You can add the '-ar' flag to specify a target sample rate. For example, 'ffmpeg -i input.flv -c:a pcm_s16be -ar 44100 output.au' will resample the audio to 44,100 Hz. If you omit '-ar', FFmpeg preserves the original sample rate from the FLV source, which is typically 44100 Hz or 48000 Hz for AAC audio.
Yes. The AU format supports several PCM variants. You can substitute '-c:a pcm_s16be' with '-c:a pcm_mulaw' for G.711 mu-law (common in telephony), '-c:a pcm_alaw' for A-law encoding, '-c:a pcm_s8' for 8-bit signed PCM, or '-c:a pcm_u8' for 8-bit unsigned PCM. The mu-law and A-law options produce smaller files than 16-bit PCM but with reduced dynamic range, while 8-bit options are the most compact but lowest fidelity.

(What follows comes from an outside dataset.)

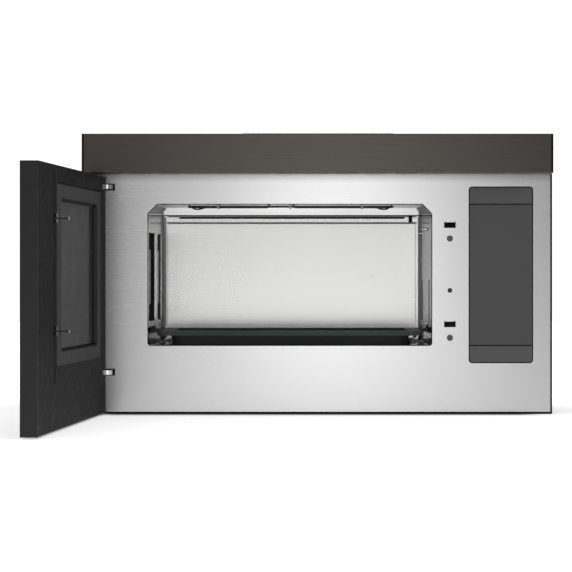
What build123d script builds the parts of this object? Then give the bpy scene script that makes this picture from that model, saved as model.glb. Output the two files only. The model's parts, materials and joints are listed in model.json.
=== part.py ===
from build123d import *
import os
from math import cos, radians, sin

os.makedirs("parts", exist_ok=True)

# Over-the-range microwave oven, in millimetres. +Z is up, the front faces -Y and +X is the viewer's right.
# The origin is on the wall, at the middle of the lower edge of the wall plate.

# Body. Its overall size is that of the oven cavity and the spaces left round it.
LEFT_SPACE = 104.5
RIGHT_SPACE = 194.0
FLOOR_SPACE = 110.0
TOP_SPACE = 112.4
REAR_SPACE = 40.0
SHEET = 1.0
BASE_T = 1.2
WALL_PLATE_T = 2.0
WALL_PLATE_SIDE = 6.0
WALL_PLATE_TOP = 20.0
WALL_PLATE_R = 8.0
LEDGE_X = 250.0
LEDGE_WIDTH = 60.0
LEDGE_Z = (7.0, 13.0)
LEDGE_DEPTH = 14.0
TOUCH = 0.05
FIT_GAP = 0.5
OVERSHOOT = 1.0

# Front: black frame, stainless face, top band
FACE_T = 1.0
FACE_MARGIN = 2.4
FACE_FOOT = 3.4
FRAME_T = 1.5
FRAME_RETURN = 12.0
BAND_HEIGHT = 63.5
BAND_PROUD = 28.0
BAND_WALL = 2.5
BAND_CORNER_R = 4.0
BAND_EDGE_R = 1.5
BAND_GAP = 0.4
BAND_SLOT = (34.0, 9.0)
BAND_SLOT_COUNT = 15

# Oven cavity
CAVITY_WIDTH = 461.0
CAVITY_HEIGHT = 230.0
CAVITY_DEPTH = 335.0
CAVITY_DRAFT = 6.5
CAVITY_CHAMFER = 15.5
CHAMFER_GROWTH = 0.586
CAVITY_FLOOR_R = 5.0
CAVITY_BACK_R = 7.0
SEAM_FRONT_DROP = 18.0
SEAM_BACK_DROP = 12.0
SEAM_GAP = 1.5
SEAM_LAP = 5.0
BACK_PAD_T = 1.5
BACK_PAD_SIDE = 5.0
BACK_PAD_DROP = 26.5
BACK_PAD_R = 6.0
STEAM_SLOT_SIDE = 30.2
STEAM_SLOT_HEIGHT = 2.9
STEAM_SLOT_END = 45.0
BACK_PAD_TAPER = 30.0
STEAM_SLOT_DROP = 16.8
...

Yes. On Linux or macOS you can use a shell loop: 'for f in *.flv; do ffmpeg -i "$f" -c:a pcm_s16be "${f%.flv}.au"; done'. On Windows Command Prompt, use 'for %f in (*.flv) do ffmpeg -i "%f" -c:a pcm_s16be "%~nf.au"'. This applies the same pcm_s16be conversion to every FLV in the current directory and names each AU output after its corresponding source file.

Technical Notes

The Sun AU format was one of the earliest audio formats used on the internet and remains common in Unix/Linux legacy contexts. Its header is intentionally minimal: it encodes encoding type, sample rate, channel count, and an optional annotation field, then immediately precedes the raw audio data. Because AU with pcm_s16be uses big-endian byte ordering (network byte order), it is natively compatible with older SPARC and MIPS-based Unix workstations. When converting from FLV, the video stream is silently dropped — FFmpeg does not error on this, it simply has no video output codec mapped for AU. The sample rate from the FLV source is preserved by default; if the source AAC track is 48 kHz, the AU output will also be 48 kHz. Metadata such as title or artist tags stored in the FLV container are not carried over to the AU file, as AU's annotation field is not populated by FFmpeg's default muxer. There is no chapter or subtitle support in AU, and since the output is a single uncompressed stream, the resulting file is not suitable for streaming in the modern HTTP sense despite AU technically supporting sequential reads.